Write out the listing beneath this instruction in its entirety, exactly as it reads.

● ● ● ● ●

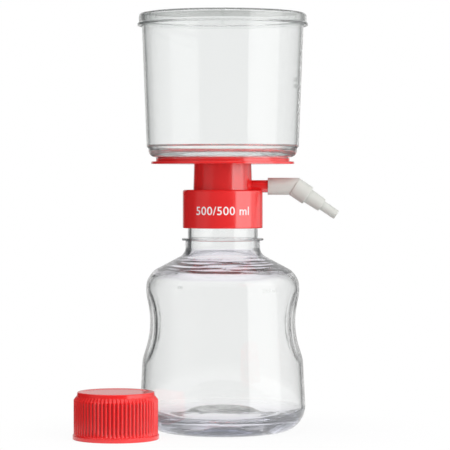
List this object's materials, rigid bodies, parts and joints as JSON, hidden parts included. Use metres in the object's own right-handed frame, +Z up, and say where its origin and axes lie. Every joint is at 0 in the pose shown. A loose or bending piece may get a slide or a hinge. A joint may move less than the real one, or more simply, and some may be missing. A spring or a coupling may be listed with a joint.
{
  "type": "vacuum filtration unit",
  "caption": "Clear graduated funnel with lid on a threaded filter head with a swivelling hose connector, over a grip-sided receiver bottle with its screw cap beside it.",
  "frame": {"origin": "centre of the ring that the bottle stands on, at its lower face", "axes": "+Z up along the axis of bottle, head and funnel; +X towards the hose connector"},
  "size_m": [0.1617, 0.1223, 0.2576],
  "materials": {
    "clear_plastic": "gloss",
    "red_plastic": "satin",
    "natural_plastic": "satin",
    "membrane_white": "matte",
    "fleece_white": "matte",
    "seal_rubber": "satin",
    "liner_white": "satin"
  },
  "bodies": {
    "receiver": {"bottle": "clear_plastic", "cap": "red_plastic", "cap_liner": "liner_white"},
    "seal_ring": {"neck_seal": "seal_rubber"},
    "filter_head": {"filter_base": "red_plastic", "funnel": "clear_plastic", "membrane": "membrane_white", "membrane_support": "fleece_white", "port_filter_plug": "fleece_white"},
    "lid_body": {"lid": "clear_plastic"},
    "connector": {"hose_connector": "natural_plastic"}
  },
  "joints": [
    {"name": "head_rise", "type": "slide", "parent": "receiver", "child": "seal_ring", "axis": [0, 0, 1], "range_m": [0, 0.006]},
    {"name": "head_turn", "type": "hinge", "parent": "seal_ring", "child": "filter_head", "pos_m": [0, 0, 0.147], "axis": [0, 0, 1], "range_deg": [0, 540]},
    {"name": "lid_lift", "type": "slide", "parent": "filter_head", "child": "lid_body", "axis": [0, 0, 1], "range_m": [0, 0.05]},
    {"name": "connector_swivel", "type": "hinge", "parent": "filter_head", "child": "connector", "pos_m": [0.034, 0, 0.1512], "axis": [1, 0, 0], "continuous": true}
  ],
  "couplings": [
    {"joint": "head_rise", "follows": "head_turn", "m_per_rad": 0.00063662}
  ]
}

● ● ● ● ●

→ **Result**:
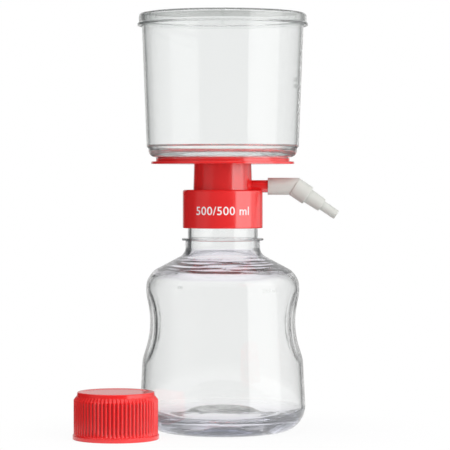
List this object's materials, rigid bodies, parts and joints as JSON, hidden parts included. Use metres in the object's own right-handed frame, +Z up, and say where its origin and axes lie. Every joint is at 0 in the pose shown. A loose or bending piece may get a slide or a hinge. A joint may move less than the real one, or more simply, and some may be missing. A spring or a coupling may be listed with a joint.
{
  "type": "vacuum filtration unit",
  "caption": "Clear graduated funnel with lid on a threaded filter head with a swivelling hose connector, over a grip-sided receiver bottle with its screw cap beside it.",
  "frame": {"origin": "centre of the ring that the bottle stands on, at its lower face", "axes": "+Z up along the axis of bottle, head and funnel; +X towards the hose connector"},
  "size_m": [0.1617, 0.1223, 0.2576],
  "materials": {
    "clear_plastic": "gloss",
    "red_plastic": "satin",
    "natural_plastic": "satin",
    "membrane_white": "matte",
    "fleece_white": "matte",
    "seal_rubber": "satin",
    "liner_white": "satin"
  },
  "bodies": {
    "receiver": {"bottle": "clear_plastic", "cap": "red_plastic", "cap_liner": "liner_white"},
    "seal_ring": {"neck_seal": "seal_rubber"},
    "filter_head": {"filter_base": "red_plastic", "funnel": "clear_plastic", "membrane": "membrane_white", "membrane_support": "fleece_white", "port_filter_plug": "fleece_white"},
    "lid_body": {"lid": "clear_plastic"},
    "connector": {"hose_connector": "natural_plastic"}
  },
  "joints": [
    {"name": "head_rise", "type": "slide", "parent": "receiver", "child": "seal_ring", "axis": [0, 0, 1], "range_m": [0, 0.006]},
    {"name": "head_turn", "type": "hinge", "parent": "seal_ring", "child": "filter_head", "pos_m": [0, 0, 0.147], "axis": [0, 0, 1], "range_deg": [0, 540]},
    {"name": "lid_lift", "type": "slide", "parent": "filter_head", "child": "lid_body", "axis": [0, 0, 1], "range_m": [0, 0.05]},
    {"name": "connector_swivel", "type": "hinge", "parent": "filter_head", "child": "connector", "pos_m": [0.034, 0, 0.1512], "axis": [1, 0, 0], "continuous": true}
  ],
  "couplings": [
    {"joint": "head_rise", "follows": "head_turn", "m_per_rad": 0.00063662}
  ]
}